Meu lugarzinho era no começo do balcão verde que percorria todo o corredor, neste dia, sentado sozinho estava o Paulo Camargo, um ser humano na verdadeira acepção da palavra, batuta na arte e na vida, amigo e companheiro, sua casa na esquina das ruas Comandante Marcondes Salgado e Prudente de Morais nunca possuíram fechaduras, com suas portas ininterruptamente abertas, principalmente aos desvalidos perseguidos pela má sorte da vida.
A residência era mesmo um templo da solidariedade, impossível para um simples mortal, descrever a obra do gênio, lotada de tintas, cores, suores e lágrimas, retratando com traços rudes, convictos e poéticos a crueldade dos homens, a déspota, violenta e assassina ditadura militar, seus porões, desaparecidos, torturados, presos e banidos. Bem, voltemos ao “Árabe”, deixemos as melancolias, mágoas e reminiscências escondidas e trancadas no fundo da alma.
Sentado em uma mesa estava um destacado amigo, querido por todos pela sua cordialidade, polidez e discrição, aliadas a uma marcante timidez.
Na sua frente, olhos nos olhos, uma div
a digna de um “crime passional”, cabelos longos e louros, de um amarelo como centelhas, unhas longas e vermelhas, entre os dedos uma cigarrilha levada junto aos lábios em tragadas, misturadas de sensualidades e volúpias.
A fumaça brotava formando pequenos círculos no ar, imitando corações apaixonados, formações que meus parcos vinte anos imaginavam.
Fiquei ali girando o gelo com a ponta do dedo, sorvendo pequenos goles, espiando, espreitando com respeito esta “dama do crepúsculo”, acompanhado apenas pela distância presente do Paulo, absorto e envolvido com seus desenhos, pincéis e revoluções.

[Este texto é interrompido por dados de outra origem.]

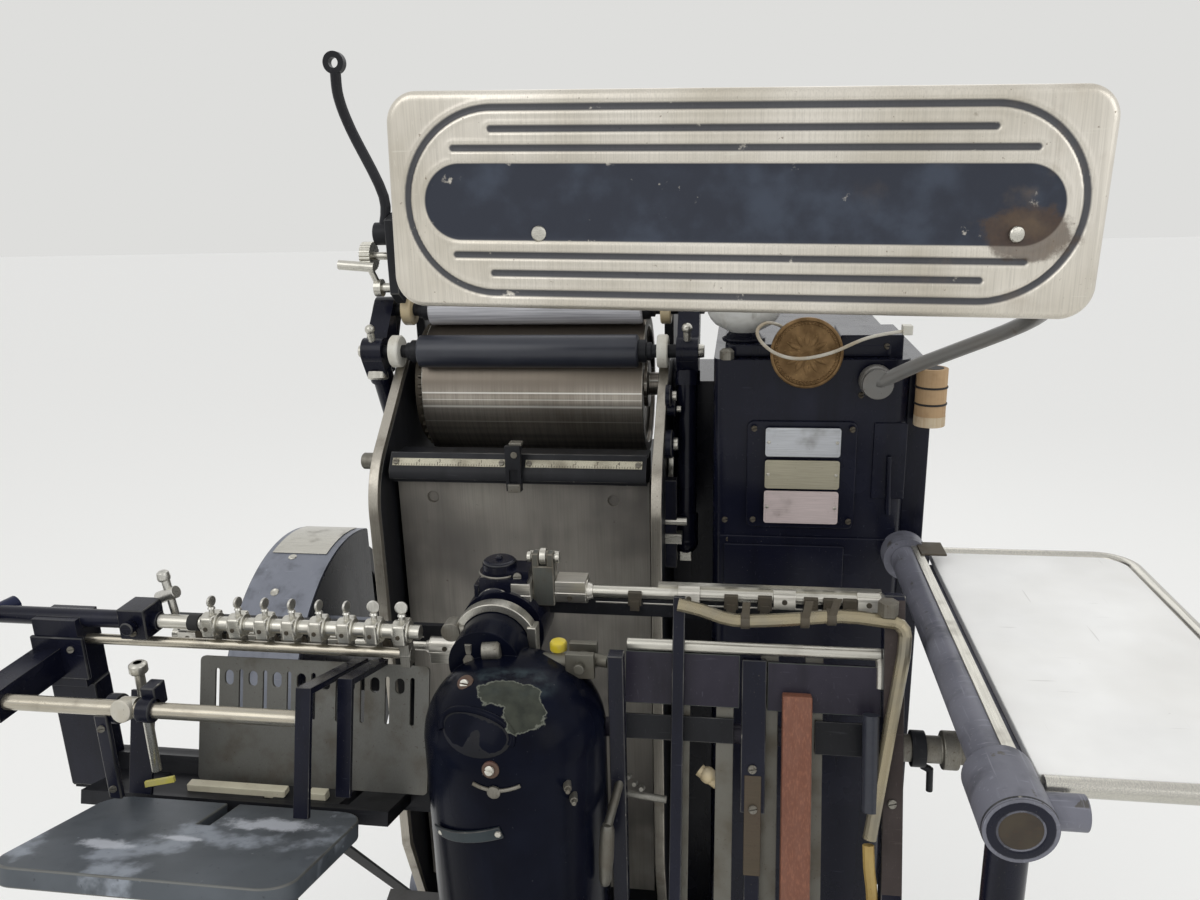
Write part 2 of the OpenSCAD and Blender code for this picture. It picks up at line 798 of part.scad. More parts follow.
module delivery_plates() {
    color([0.07, 0.07, 0.09]) {
        feed_frame() {
            translate([157, slat_y - 8, 113]) cube([105, 8, 48]);
            translate([287, slat_y - 8, 112]) cube([100, 8, 44]);
        }
        difference() {
            feed_frame() rod_x(110, 395, slat_y + 13, 84, 9);
            housing_column();
        }
    }
}

// Square upright between the dome housing and the delivery
upright_x = 147;
upright_top = 1092;
module delivery_posts() {
    color([0.08, 0.08, 0.1]) feed_frame() {
        translate([201, slat_y - 20, stack_foot]) cube([11, 9, 214 - stack_foot]);
        translate([264, slat_y - 12, 20]) cube([22, 12, 138]);
        translate([268, slat_y - 12, stack_foot]) cube([14, 10, 20 - stack_foot]);
        translate([387, slat_y - 20, stack_foot]) cube([18, 20, 222 - stack_foot]);
    }
    color([0.09, 0.09, 0.1]) translate([upright_x, dome_y, plinth_h])
        cube([14, 14, upright_top - plinth_h]);
}

module wood_batten() {
    color([0.5, 0.27, 0.15]) feed_frame() translate([300, slat_y - 24, stack_foot])
        cube([26, 16, 130 - stack_foot]);
}

module delivery_rod() {
    color([0.75, 0.74, 0.7]) feed_frame() rod_x(158, 387, slat_y - 5.5, slat_top - 1, 5.5);
}

module air_tube() {
    y = slat_y - 20 - air_r;
    wave = curve([[206, y, air_z + 8], [226, y, air_z + 4], [256, y, air_z - 4],
        [300, y, air_z - 2], [350, y, air_z + 3], [388, y, air_z]], 3);
    p = concat(wave,
        [for (a = [75 : -25 : 0]) [392 + air_bend * cos(a), y, air_z + air_bend * (sin(a) - 1)]],
        [[392 + air_bend * 0.9, y, air_z - 2.4 * air_bend], [air_end_x, y, air_end_z]]);
    color([0.55, 0.57, 0.55]) feed_frame() swept_tube(p, air_r, [0, 1, 0]);
}

module air_hose() {
    y = slat_y - 20 - air_r;
    top = [air_end_x, feed_y + y * cos(feed_tilt) + air_end_z * sin(feed_tilt),
        feed_z - y * sin(feed_tilt) + air_end_z * cos(feed_tilt)];
    low = [330, -150, plinth_h + 0.3];
    p = curve([top + [-1, -1.5, -5], top + [0, -6, -24], [381, -236, 850], [374, -216, 700],
        [350, -180, 400], low + [0, 0, 60], low + [0, 0, 20], low], 4);
    color([0.7, 0.6, 0.35]) swept_tube(p, 5, [0, 1, 0], 8);
}

module delivery_table() {
    color([0.25, 0.25, 0.25]) feed_frame() translate([150, -60, stack_foot - 16])
        cube([262, 190, 16]);
}

bar_front = -380;
bar_back = cab_y;
board_x = bar_x + bar_r + 10;
board_y = bar_back - 12 - board_d;
module table_bar() {
    color([0.07, 0.07, 0.09]) {
        rod_y(bar_x, bar_front, bar_back, bar_z, bar_r);
        rod_y(bar_x, bar_front - 30, bar_front + 16, bar_z, bar_r + 8);
        rod_x(bar_x, bar_x + bar_r + 30, bar_front - 7, bar_z, 12);
        rod_y(bar_x, bar_back - 26, bar_back, bar_z, bar_r + 8);
        translate([bar_x, board_y, bar_z - 12]) cube([bar_r + 34, board_d - 16, 8]);
    }
}

module lay_table() {
    color([0.92, 0.92, 0.9]) translate([board_x, board_y, bar_z - 4]) difference() {
        cube([board_w, board_d, 8]);
        translate([board_w - rail_bend, board_d - rail_bend, -1]) difference() {
            cube([rail_bend + 1, rail_bend + 1, 10]);
            cylinder(h = 10, r = rail_bend);
        }
    }
}

module table_rail() {
    r = rail_r;
    color([0.75, 0.75, 0.73]) {
        rod_x(bar_x + bar_r + 12, board_x + board_w + r, board_y - r, bar_z, r);
        rod_y(board_x + board_w + r, board_y - r, board_y + board_d - rail_bend, bar_z, r);
        translate([board_x + board_w - rail_bend, board_y + board_d - rail_bend, bar_z])
            rotate_extrude(angle = 90) translate([rail_bend + r, 0]) circle(r);
        rod_x(board_x + 6, board_x + board_w - rail_bend, board_y + board_d + r, bar_z, r);
        translate([board_x + board_w + r, board_y - r, bar_z]) sphere(r);
    }
}

module table_leg() {
    color([0.08, 0.08, 0.09]) translate([bar_x, bar_front - 7, 0]) {
        cylinder(h = bar_z - bar_r - 8, r = 14);
        cylinder(h = 12, r = 34);
    }
}

module cross_shaft() {
    color([0.4, 0.4, 0.4]) feed_frame() {
        rod_x(405, 462, slat_y - 1, 84, 12);
        rod_x(440, 454, slat_y - 1, 84, 17);
    }
}

module feed_table() {
    color([0.2, 0.21, 0.22]) feed_frame() {
        difference() {
            translate([feed_x - feed_w / 2, -70, -feed_t]) rounded_box(feed_w, feed_d, feed_t, 26);
            translate([-225, 42, -feed_t - 1]) cube([12, 78, feed_t + 2]);
        }
        translate([feed_x - 24, 10, -feed_t - 46]) cube([48, column_y - 10.3, 46 - 9]);
        translate([feed_x - 24, 10, -feed_t - 12]) cube([48, 70, 12]);
    }
}

module feed_column() {
    color([0.12, 0.12, 0.14]) {
        feed_frame() {
            translate([feed_x - 30, column_y, -500]) cube([60, 34, 486]);
            difference() {
                translate([-386, 101, -14]) cube([320, 64, 14]);
                for (x = [-330, -200, -120]) translate([x, 112, -15]) cube([10, 60, 16]);
            }
        }
        difference() {
            feed_frame() translate([-440, 165, -22]) cube([478, 24, 40]);
            housing_column();
        }
        difference() {
            translate([feed_x - 30, -325, 470]) cube([260, 30, 50]);
            housing_column();
        }
        translate([-440, -176, 885]) cube([48, 24, 125]);
    }
}

// Perforated plate that the sheets stand against
stop_x = -290;
stop_w = 246;
stop_h = 128;
stop_step = 26.2;
module feed_stop_plate() {
    color([0.42, 0.41, 0.38]) feed_frame() difference() {
        translate([stop_x, 150, 0]) cube([stop_w, 3, stop_h]);
        for (i = [0 : 8]) translate([stop_x + 17 + i * stop_step, 140, stop_h - 60])
            cube([4, 20, 48]);
        for (i = [0 : 7], z = [stop_h - 24, stop_h - 18])
            translate([stop_x + 19 + (i + 0.5) * stop_step, 160, z])
                rotate([90, 0, 0]) cylinder(h = 20, r = 4.6);
    }
}

module feed_side_guides() {
    color([0.07, 0.07, 0.09]) feed_frame() {
        for (g = [[-122, 20, 20], [-101, 60, 26]]) {
            translate([g[0], g[1], g[2]]) cube([14, 5, 124 - g[2]]);
            translate([g[0], g[1], 128]) cube([14, 150 - g[1], 6]);
            translate([g[0], g[1], 118]) cube([14, 5, 16]);
        }
    }
    color([0.7, 0.7, 0.68]) rod_x(-412, -118, -264.8, 1040, 7);
    color([0.3, 0.31, 0.32]) feed_frame() translate([-334, 101, 0]) cube([24, 4, 102]);
}

module sucker_bar() {
    color([0.72, 0.71, 0.68]) {
        rod_x(-310, -40, -170, 1080, 7);
        for (i = [0 : 7]) rod_x(-262 + i * 28, -246 + i * 28, -170, 1080, 11);
    }
}

module sucker_bracket() {
    color([0.07, 0.07, 0.09]) {
        rod_x(-520, -310, -170, 1080, 9);
        translate([-440, -186, 1010]) cube([48, 34, 74]);
        translate([-440, -276, 1024]) cube([28, 100, 30]);
    }
    color([0.66, 0.65, 0.6]) rod_x(-392, -57, -172, 1058, 5);
}

module flywheel() {
    color([0.25, 0.25, 0.27]) {
        difference() {
            rod_x(fly_guard_x - 70, fly_guard_x - 20, fly_y, fly_z, wheel_r);
            for (s = [0, 1]) rod_to([fly_guard_x - 71 + 52 * s, fly_y, fly_z],
                [fly_guard_x - 59 + 28 * s, fly_y, fly_z], wheel_r - 32);
            for (i = [0 : 4]) translate([0, fly_y, fly_z]) rotate([72 * i, 0, 0])
                rod_x(fly_guard_x - 80, fly_guard_x - 10, 0, 108, 38);
        }
        rod_x(fly_guard_x - 76, fly_guard_x - 14, fly_y, fly_z, 48);
        rod_x(fly_guard_x - 90, -cheek_out, fly_y, fly_z, 22);
    }
}

module flywheel_guard() {
    color([0.42, 0.44, 0.48]) {
        difference() {
            rod_x(fly_guard_x - fly_guard_w, fly_guard_x, fly_y, fly_z, fly_guard_r);
            rod_x(fly_guard_x - fly_guard_w - 1, fly_guard_x - 4, fly_y, fly_z, fly_guard_r - 4);
            rod_x(fly_guard_x - fly_guard_w - 1, fly_guard_x + 1, fly_y, fly_z, 26);
            translate([fly_guard_x - fly_guard_w - 1, fly_y + 70, fly_z - 300])
                cube([fly_guard_w + 2, 300, 600]);
            translate([fly_guard_x - fly_guard_w - 1, fly_y - 300, fly_z - 310])
                cube([fly_guard_w + 2, 600, 200]);
        }
        for (q = [[-110, -70], [-90, 130], [40, 60]])
            rod_x(fly_guard_x, -cheek_out, fly_y + q[0], fly_z + q[1], 9);
    }
}

module motor() {
    color([0.25, 0.27, 0.3]) {
        rod_x(-236, -36, motor_y, motor_z, motor_r - 6);
        for (i = [0 : 7]) rod_x(-226 + i * 17, -218 + i * 17, motor_y, motor_z, motor_r);
        rod_x(-80, -36, motor_y, motor_z, motor_r);
        translate([-176, motor_y - 34, motor_z + motor_r - 12]) cube([76, 68, 34]);
        translate([-200, motor_y - 60, plinth_h]) cube([130, 120, 30]);
        rod_x(belt_x - 2, -236, motor_y, motor_z, 12);
        rod_x(belt_x - 2, belt_x + 32, motor_y, motor_z, pulley_r);
    }
}

module belt_line(out) {
    hull() {
        translate([fly_y, fly_z]) circle(wheel_r + belt_seat + out, $fn = 96);
        translate([motor_y, motor_z]) circle(pulley_r + belt_seat + out, $fn = 48);
    }
}

module drive_belt() {
    color([0.05, 0.05, 0.05]) side_plate(belt_x + 2, belt_w) difference() {
        belt_line(belt_t);
        belt_line(0);
    }
}

// Card tube beside the cabinet, in front of its side panel
card_r = 16;
module cord_tube() {
    color([0.72, 0.6, 0.42]) translate([cab_x + cab_w + 21, cab_y + 19.8 - card_r, 1229])
        cylinder(h = 62, r = card_r);
}

module housing_column() {
    translate([dome_x, dome_y, plinth_h]) cylinder(h = dome_top - 60 - plinth_h, r = dome_r);
}

base_frame();
main_body();
bed_plate();
left_side_frame();
right_side_frame();
roller_tracks();
chase_clamp_bar();
chase_clamp_lug();
ink_drum();
drum_gear();
lower_form_roller();
lower_trucks();
upper_form_roller();
upper_trucks();
left_roller_arm();
right_roller_arm();
ink_frames();
ink_fountain();
rider_rollers();
fountain_knob();
fountain_crank();
throw_off_lever();
gear_cabinet();
cabinet_door();
cabinet_cap();
cabinet_side_panel();
oil_cup();
medallion();
guard_plate();
guard_arm();
gripper_housing();
gripper_hub();
gripper_arms();
gripper_bars();
platen();
delivery_slats();
delivery_plates();
delivery_posts();
wood_batten();
delivery_rod();
air_tube();
air_hose();
delivery_table();
table_bar();
lay_table();
table_rail();
table_leg();
cross_shaft();
feed_table();
feed_column();
feed_stop_plate();
feed_side_guides();
sucker_bar();
sucker_bracket();
flywheel();
flywheel_guard();
motor();
drive_belt();
cord_tube();
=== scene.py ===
"""Looks of an automatic platen printing press with rotating grippers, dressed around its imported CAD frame.

Every length that a class holds is in millimetres in the press's own frame, and becomes metres when a mesh is made.
"""

from __future__ import annotations

import json
import logging
import math
from dataclasses import dataclass, replace
from enum import Enum

import bmesh
import bpy
from mathutils import Matrix, Vector

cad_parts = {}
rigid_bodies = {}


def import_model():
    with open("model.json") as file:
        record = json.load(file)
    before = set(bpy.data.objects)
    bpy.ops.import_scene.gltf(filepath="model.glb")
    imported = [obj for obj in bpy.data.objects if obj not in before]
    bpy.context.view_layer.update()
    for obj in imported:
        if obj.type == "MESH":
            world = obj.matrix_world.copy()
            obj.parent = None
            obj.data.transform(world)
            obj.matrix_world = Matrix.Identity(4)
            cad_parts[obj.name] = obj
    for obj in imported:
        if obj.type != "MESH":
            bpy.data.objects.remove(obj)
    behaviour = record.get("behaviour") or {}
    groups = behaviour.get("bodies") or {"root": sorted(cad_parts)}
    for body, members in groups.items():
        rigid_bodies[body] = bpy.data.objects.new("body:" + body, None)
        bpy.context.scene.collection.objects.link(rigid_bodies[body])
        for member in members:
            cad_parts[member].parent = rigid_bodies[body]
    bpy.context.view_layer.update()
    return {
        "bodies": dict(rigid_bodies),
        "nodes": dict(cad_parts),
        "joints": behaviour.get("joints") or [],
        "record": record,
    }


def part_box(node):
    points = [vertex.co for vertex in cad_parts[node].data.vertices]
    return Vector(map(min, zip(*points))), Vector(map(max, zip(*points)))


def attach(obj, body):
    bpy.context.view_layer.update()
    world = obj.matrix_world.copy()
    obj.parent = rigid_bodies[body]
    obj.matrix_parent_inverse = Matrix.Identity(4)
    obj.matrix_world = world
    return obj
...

A musa falava, fumava e brilhava, nosso amigo apenas a olhava imóvel, pálido, o rosto impassível, fixo na beldade, sem alterar um músculo sequer, tal qual o jogador de pôquer na derradeira rodada.
E a loira falava e falava, ele estático, descorado e desbotado, os olhos amarelos e marejados, as bochechas estranhamente infladas, lembrando pequenas bexigas cheias de gás.
Depois de um tempo, cansada de palavras ao vento, em um gesto brusco, porém elegante, fulminou-o com aqueles olhos de topázios, lançando uma derradeira e longa tragada, digna de Rita Hayworth em: “Nunca houve uma mulher como Gilda”.
Assim que a divina loira desapareceu nos calcanhares, nosso amigo sentiu jorrar-lhe da boca um jato a muito custo contido, abafado e guardado na presença da divindade, que enfim liberto saltou-lhe como as águas do Iguaçu, explodindo em um robusto chafariz, fazendo inveja ao Vesúvio na erupção que sepultou Pompéia.
Terminada a crise, com os olhos esbugalhados, uma pequena lágrima descendo, atônito e catatônico, mais triste que o Pierrot apartado de sua Colombina na quarta-feira de cinzas.
Virou-se para o balcão num gesto constrangido, buscando socorro e abrigo em um momento de desamparo e renúncia, suportando o olhar descontente e feroz do garçom, munido de pano, esfregão, balde, detergente e raiva.
Ao tentar explicar a inusitada e dantesca ocorrência, mirou-nos firme e decidido, justificando em alto e bom som:
– “Educação é fogo”!
Retirou-se com toda a sua serenidade e fidalguia, dirigindo-se à saída, ouvindo ainda as palavras e o comentário preciso e incontestável do velho Moa:
– Perdeu o Chivas e a deusa, mas não perdeu a classe e a compostura.